A larger economic integration within this bloc was further sought, which brought forth (within its framework) the East Asia Summit which included the ASEAN+3 as well as India, Australia, and New Zealand. This led to the drafting of an ASEAN Charter in December 2008, for which reason ASEAN summit now holds twice in a year. ASEAN was given an observer status at the United Nations General Assembly in 2006, and was awarded the status of “dialogue partner” to the UN. On February 26-28, 2013, ASEAN member states together with the group’s six major trading partners held the first round of negotiations in Indonesia (Bali) on establishment of the Regional Comprehensive Economic Partnership.
On May 26, 2001, African states (with the exception of Morocco) established the African Union (AU) in Addis Ababa, Ethiopia, which replaced the former Organisation of African Unity (OAU) and had similar aims as the EU and co.
In sub-Saharan Africa, the Economic Community of West African States (ECOWAS) was formed in 1975, comprising 16 member states.

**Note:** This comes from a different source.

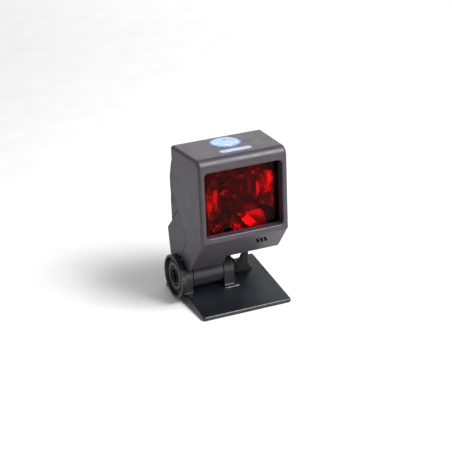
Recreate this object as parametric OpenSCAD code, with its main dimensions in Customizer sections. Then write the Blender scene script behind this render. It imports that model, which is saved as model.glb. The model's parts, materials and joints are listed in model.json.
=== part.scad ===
/* [Head] */
// Width of the head at its front face
head_w = 72.9; // [72:0.1:74]
// Width of the head at its back edge
head_back_w = 77; // [76:0.1:78]
// Height of the front face
head_h = 65.6; // [65:0.1:67]
// Wall thickness of the head's shells
wall = 2; // [1.6:0.1:2.2]
// How far the front face leans back, in degrees
lean = 4.9; // [0:0.1:8]
// Width of the leg that joins the head to the hinge
leg_w = 30; // [26:0.5:31]
// Width of the upper back cover
rear_w = 76; // [70:1:76]

/* [Window] */
// Width of the window opening
window_w = 63.7; // [58:0.1:64]
// Height of the window opening
window_h = 51.5; // [46:0.1:52]
// Height of the band of shell below the window
window_low = 4; // [3.5:0.1:6]
// Corner radius of the window opening
window_r = 3; // [2:0.5:5]

/* [Button and lights] */
// Radius of the round button
button_r = 11; // [9:0.5:11]
// Width of the lit ring around the button
halo_w = 1.4; // [1:0.1:1.6]
// How far the button travels
button_travel = 0.6; // [0.3:0.1:0.7]
// Length of the light bar
bar_l = 26; // [20:1:28]
// Width of the light bar
bar_w = 6; // [4:0.5:7]

/* [Hinge] */
// Distance of the hinge axis behind the middle of the stand
hinge_y = 19.8; // [19.4:0.1:20.2]
// Height of the hinge axis above the table
hinge_z = 19.6; // [19.5:0.1:20.5]
// Radius of the knuckle
barrel_r = 11.5; // [11:0.1:12]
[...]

As usual, ECOWAS member states constantly enter into rounds of negotiations to primarily liberalise trade and services with the aim of submitting increasingly higher levels of commitments and collective responsibility in enhancing regional peace, security and prosperity. Free trade among member states and regional integration policy with the principal goal of bridging the developmental divide will usher in rapid economic integration, growth and development in a market-driven regional economy.
Nwachukwu writes from Onitsha, Anambra State.